Checking the income test thresholds
As noted above, you need to pass two income tests to qualify for a co-contribution payment:
Income Test 1
There are two income thresholds for the co-contribution:
- Lower threshold ($41,112 for 2021–22)
- Higher threshold ($56,112 for 2021–22)
If your total income is equal to or less than the lower threshold and you make personal contributions of $1,000 into your super account, you will receive the maximum co-contribution of $500.
When your total income is between the two thresholds, the amount of co-contribution you receive tapers away as your income increases, falling to $0 when your income reaches the higher threshold.
Income Test 2
At least 10% of your total income must come from employment and/or carrying on a business. This can be salary and wages, business income as a sole trader or partnership, and director fees.
Income from a non-business partnership, interest, rent and dividends, or employment termination and lump sum payments are not eligible income under this test.
Under this test, your total income is not reduced by any allowable business deductions, to ensure people who are self-employed are not disadvantaged during a low income or profit financial year.
Co-contribution income thresholds for current and previous financial years
|Year||Maximum entitlement||Lower income threshold||Higher income threshold|
What super contributions are eligible for a co-contribution payment?
Personal super contributions eligible for a co-contribution payment can be made from your after-tax or take-home pay. They are in addition to any Superannuation Guarantee (SG) amounts made by your employer, but do not include any salary-sacrifice payments you make.
Your personal super contributions can be made either as a single lump sum or spread throughout the financial year. The total amount you contribute is used to calculate the co-contribution amount, so ensure all your personal contributions reach your super fund before 30 June each year to ensure they are counted for that financial year.
If you have claimed a tax deduction for your personal super contributions (for example, if you are self-employed and make your own super contributions and claim them as a deduction in your income tax return), you will not be entitled to a co-contribution payment for those personal super contributions.
5 tips and traps with the co-contribution
There are a few traps to be wary of when it comes to the co-contribution:
- Keep your Total Superannuation Balance (TSB) below the threshold. If your TSB at 30 June of the year before the financial year in which you make your contributions is greater than or equal to the general Transfer Balance Cap ($1.6 million in 2020–21 and $1.7 million in 2021–22), you won’t be eligible for a co-contribution payment.
- Watch your personal super contributions. To be eligible for a co-contribution, your personal contributions must not be claimed as income tax deductions. Since 2017, taxpayers can claim personal super contributions as tax deductions, so you need to take care in this area.
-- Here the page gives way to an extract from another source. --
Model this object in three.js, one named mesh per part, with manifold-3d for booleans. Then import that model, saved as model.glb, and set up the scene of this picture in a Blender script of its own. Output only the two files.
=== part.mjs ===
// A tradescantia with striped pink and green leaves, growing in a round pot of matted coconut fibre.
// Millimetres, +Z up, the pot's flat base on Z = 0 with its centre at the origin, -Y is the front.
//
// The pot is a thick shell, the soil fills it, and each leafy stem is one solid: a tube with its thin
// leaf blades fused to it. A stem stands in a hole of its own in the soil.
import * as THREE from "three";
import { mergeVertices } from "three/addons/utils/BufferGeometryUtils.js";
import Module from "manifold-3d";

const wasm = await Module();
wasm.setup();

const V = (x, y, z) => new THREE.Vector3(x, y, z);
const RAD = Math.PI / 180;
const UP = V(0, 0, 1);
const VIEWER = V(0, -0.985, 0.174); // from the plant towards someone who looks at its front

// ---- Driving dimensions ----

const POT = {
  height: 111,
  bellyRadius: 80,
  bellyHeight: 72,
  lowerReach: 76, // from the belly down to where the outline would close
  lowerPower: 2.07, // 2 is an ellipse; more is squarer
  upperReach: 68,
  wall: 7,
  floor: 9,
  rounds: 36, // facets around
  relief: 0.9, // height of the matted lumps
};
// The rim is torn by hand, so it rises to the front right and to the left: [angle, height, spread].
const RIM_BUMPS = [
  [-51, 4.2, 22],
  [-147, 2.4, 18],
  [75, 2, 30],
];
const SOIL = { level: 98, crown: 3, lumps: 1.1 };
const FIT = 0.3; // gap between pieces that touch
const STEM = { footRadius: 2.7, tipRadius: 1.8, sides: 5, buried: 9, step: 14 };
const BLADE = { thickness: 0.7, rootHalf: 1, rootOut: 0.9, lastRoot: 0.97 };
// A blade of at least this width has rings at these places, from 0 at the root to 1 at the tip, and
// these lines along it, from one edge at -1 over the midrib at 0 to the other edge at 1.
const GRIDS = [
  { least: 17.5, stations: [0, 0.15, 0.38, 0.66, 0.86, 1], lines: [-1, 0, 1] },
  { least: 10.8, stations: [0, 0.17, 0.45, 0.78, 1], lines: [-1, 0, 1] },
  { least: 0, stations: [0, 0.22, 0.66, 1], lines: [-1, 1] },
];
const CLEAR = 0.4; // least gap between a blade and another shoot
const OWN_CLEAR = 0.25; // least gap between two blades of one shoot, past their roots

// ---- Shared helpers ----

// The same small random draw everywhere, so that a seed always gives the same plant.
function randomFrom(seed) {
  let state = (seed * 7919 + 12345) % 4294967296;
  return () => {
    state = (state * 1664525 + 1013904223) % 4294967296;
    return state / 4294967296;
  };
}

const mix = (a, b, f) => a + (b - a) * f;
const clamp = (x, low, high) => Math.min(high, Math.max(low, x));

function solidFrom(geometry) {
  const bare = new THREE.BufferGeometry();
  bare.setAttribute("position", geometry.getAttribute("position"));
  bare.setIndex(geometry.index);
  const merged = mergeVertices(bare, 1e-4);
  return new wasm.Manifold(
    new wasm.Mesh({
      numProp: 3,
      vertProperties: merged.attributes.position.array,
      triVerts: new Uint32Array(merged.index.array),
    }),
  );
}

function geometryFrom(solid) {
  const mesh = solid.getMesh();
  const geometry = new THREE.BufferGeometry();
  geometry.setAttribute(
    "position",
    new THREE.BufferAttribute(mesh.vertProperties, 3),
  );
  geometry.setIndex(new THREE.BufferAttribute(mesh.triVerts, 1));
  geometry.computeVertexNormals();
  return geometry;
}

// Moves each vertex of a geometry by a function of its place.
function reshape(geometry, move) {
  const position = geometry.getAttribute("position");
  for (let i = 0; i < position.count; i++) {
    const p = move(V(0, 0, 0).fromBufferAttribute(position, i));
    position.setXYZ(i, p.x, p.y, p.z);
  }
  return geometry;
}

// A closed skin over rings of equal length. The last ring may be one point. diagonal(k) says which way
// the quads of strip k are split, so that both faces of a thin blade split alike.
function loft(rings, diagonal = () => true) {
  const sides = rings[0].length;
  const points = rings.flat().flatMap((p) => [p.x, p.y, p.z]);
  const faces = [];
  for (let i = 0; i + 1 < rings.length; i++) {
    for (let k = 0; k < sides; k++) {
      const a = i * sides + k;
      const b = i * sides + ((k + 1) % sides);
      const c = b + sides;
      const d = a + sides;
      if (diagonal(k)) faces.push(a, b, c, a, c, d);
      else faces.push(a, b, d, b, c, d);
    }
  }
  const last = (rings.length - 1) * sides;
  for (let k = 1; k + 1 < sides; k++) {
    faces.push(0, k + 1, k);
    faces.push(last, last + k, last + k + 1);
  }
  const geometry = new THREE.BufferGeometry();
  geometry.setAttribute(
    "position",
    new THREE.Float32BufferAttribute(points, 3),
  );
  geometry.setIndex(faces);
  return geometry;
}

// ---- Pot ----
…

- Ensure your super fund has your TFN. It’s important to check if your super fund has your tax file number (TFN), as your super fund cannot accept co-contribution payments from the ATO if your TFN is not on file.
- Lodge your income tax return. The ATO uses your tax return to work out your total income to determine eligibility for the co-contribution, so if you don’t lodge a return you may not receive the right – or any – amount of co-contribution. This is particularly important if your income is from sources other than normal employment, such as a partnership or director fees.
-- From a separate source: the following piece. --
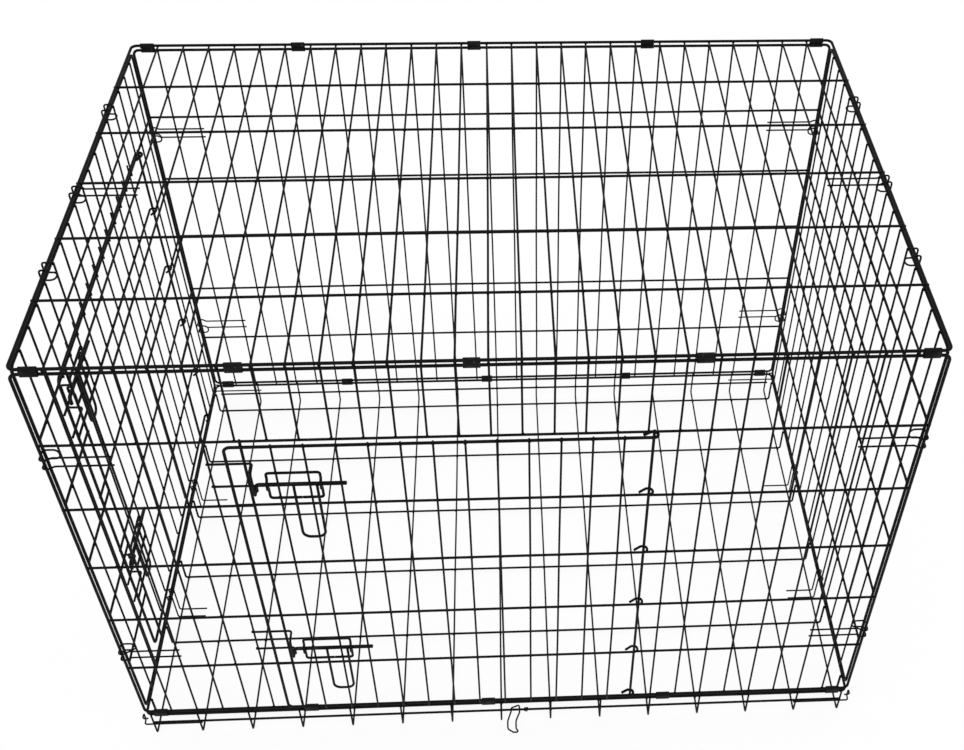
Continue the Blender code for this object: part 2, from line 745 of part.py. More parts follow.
def hooks(top, front, back, floor):
    """Hooks, rings and eyes at the two ends of the crate."""
    for end, sign in (("left", 1), ("right", -1)):
        corner_x = LEFT * sign
        for where, panel, out in (("front", front, -Y), ("back", back, Y)):
            corner = Vector((corner_x, -FRONT * out.y, 0))
            upright = Side(corner, X * sign, Z, out)
            for level, height in CORNER_HOOK_HEIGHTS.items():
                catch_hook(f"{where}_{end}_{level}_hook", upright, height, HOOK_LEG, END_MARGIN, panel)
            floor_eye(f"floor_{where}_{end}_eye", upright, floor)
        top_edge = Side(Vector((corner_x, FRONT, CRATE_HEIGHT)), X * sign, Y, Z)
        bays = round(CRATE_DEPTH / END_COLUMN_PITCH)
        pitch = CRATE_DEPTH / bays
        for where, bay in TOP_HOOK_BAYS.items():
            leg = HOOK_LEG if where == "middle" else HOOK_ROOT
            catch_hook(f"top_{end}_{where}_hook", top_edge, bay * pitch, leg, RAIL_PITCH, top)
        floor_edge = Side(Vector((corner_x, FRONT, 0)), X * sign, Y, Z)
        for where, bay in RING_BAYS.items():
            hinge_ring(f"floor_{end}_{where}_ring", floor_edge, bay * pitch, floor)


def build():
    """Model the crate."""
    top = top_panel()
    front = door_panel(
        "front_panel", FRONT_SIDE, CRATE_LENGTH, 0, COLUMN_PITCH, FRONT_LATCH_ROD, FRONT_HINGE
    )
    back = plain_panel("back_panel", BACK_SIDE, CRATE_LENGTH, 0, COLUMN_PITCH)
    floor = floor_basket()
    left_end = door_panel(
        "left_end_panel", LEFT_SIDE, CRATE_DEPTH, END_MARGIN, END_COLUMN_PITCH, END_LATCH_ROD, END_HINGE
    )
    plain_panel("right_end_panel", RIGHT_SIDE, CRATE_DEPTH, END_MARGIN, END_COLUMN_PITCH)
    front_door = door(
        "front_door", FRONT_SIDE, front, FRONT_LATCH_ROD, FRONT_HINGE,
        FRONT_FIRST_COLUMN, FRONT_LAST_COLUMN, COLUMN_PITCH,
    )
    end_door = door(
        "left_end_door", LEFT_SIDE, left_end, END_LATCH_ROD, END_HINGE,
        END_FIRST_COLUMN, END_LAST_COLUMN, END_COLUMN_PITCH,
    )
    for level, height in BOLT_HEIGHTS.items():
        slide_bolt(f"front_{level}_bolt", FRONT_SIDE, front_door, FRONT_LATCH_ROD, height)
        slide_bolt(f"end_{level}_bolt", LEFT_SIDE, end_door, END_LATCH_ROD, height)
    hinge_clips(top, floor)
    hooks(top, front, back, floor)
    pan_stop(floor)


for old in list(bpy.data.objects):
    bpy.data.objects.remove(old)
build()
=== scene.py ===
"""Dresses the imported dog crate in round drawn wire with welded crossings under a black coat.

Units are metres, in the frame of the CAD: +X along the crate, +Y to its back, +Z up, and the
ground at 0. A panel's places are given along it, up it and outward from its edge rod's plane.
"""

import logging
import math
from collections.abc import Sequence
from dataclasses import dataclass, field
from enum import Enum
from typing import Any, Optional, Union

import bmesh
import bpy
from mathutils import Matrix, Vector


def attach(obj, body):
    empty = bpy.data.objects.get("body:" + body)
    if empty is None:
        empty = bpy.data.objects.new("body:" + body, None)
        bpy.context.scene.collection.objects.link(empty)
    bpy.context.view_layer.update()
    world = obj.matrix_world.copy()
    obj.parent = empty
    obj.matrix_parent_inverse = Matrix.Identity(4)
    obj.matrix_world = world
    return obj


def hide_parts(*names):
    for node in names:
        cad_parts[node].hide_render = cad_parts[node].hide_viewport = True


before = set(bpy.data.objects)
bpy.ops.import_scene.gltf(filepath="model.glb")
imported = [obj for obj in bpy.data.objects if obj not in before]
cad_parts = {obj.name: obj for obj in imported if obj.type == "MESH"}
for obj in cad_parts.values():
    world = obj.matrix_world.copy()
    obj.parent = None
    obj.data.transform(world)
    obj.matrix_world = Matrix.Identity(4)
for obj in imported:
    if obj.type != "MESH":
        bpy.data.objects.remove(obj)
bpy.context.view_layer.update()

log = logging.getLogger("dog_crate")

Colour = tuple[float, float, float, float]
Corner = tuple[Vector, float]

X = Vector((1, 0, 0))
Y = Vector((0, 1, 0))
Z = Vector((0, 0, 1))
STILL = Vector((0, 0, 0))
WHITE = (1.0, 1.0, 1.0, 1.0)

BEND_STEP = math.radians(15)
LEAST_BEND_STEPS = 2
SWAY_STEP = 0.030
SAME_POINT = 0.00001
SHARP_ANGLE = math.radians(50)
MIDDLE_OF_NOISE = 0.5


class Gauge(Enum):
    """Wire sizes: the diameter and the flats round the drawn section."""

    ROD = (0.0041, 16)
    UPRIGHT = (0.0038, 14)
    ROW = (0.0035, 12)
    COLUMN = (0.00285, 10)
    BOLT = (0.0053, 24)
    HANDLE = (0.0036, 16)
    GUIDE = (0.0036, 12)
    KEEPER = (0.0032, 12)
    HOOK = (0.0025, 10)
    BINDING = (0.0019, 8)

    @property
    def radius(self) -> float:
        """Half the wire's diameter."""
        return self.value[0] / 2

    @property
    def flats(self) -> int:
        """Flats round the drawn section."""
        return self.value[1]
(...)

- Don’t go over your non-concessional cap. You will not qualify for a co-contribution if you have exceeded your non-concessional (after-tax) contributions cap during the financial year ($100,000 in 2020–21 and $110,000 in 2021–22).
How your co-contribution is paid
To make things easy, the ATO does everything for you when it comes to a co-contribution payment. Once you lodge your annual tax return, it decides if you are eligible and automatically pays the correct amount into your super account.
Payment is normally between November and January for personal contributions made during the previous financial year. The super fund credits the payment to your super account and it appears on your next member statement.
Generally, the ATO pays the co-contribution directly into the super fund that received your personal super contributions. If you want your co-contribution paid into a particular fund, you need to complete a Super standard choice form and send it to the ATO before lodging your annual tax return.
You can also receive your co-contribution payment directly if you:
- Have retired and no longer have an eligible super account that will accept the co-contribution
- Were retired but return to work and don’t have an eligible super account
- Are the legal representative of the super account holder who is now deceased.
To request a direct payment you need to complete an Application for payment of ATO-held superannuation money form or lodge a request using the online myGov portal.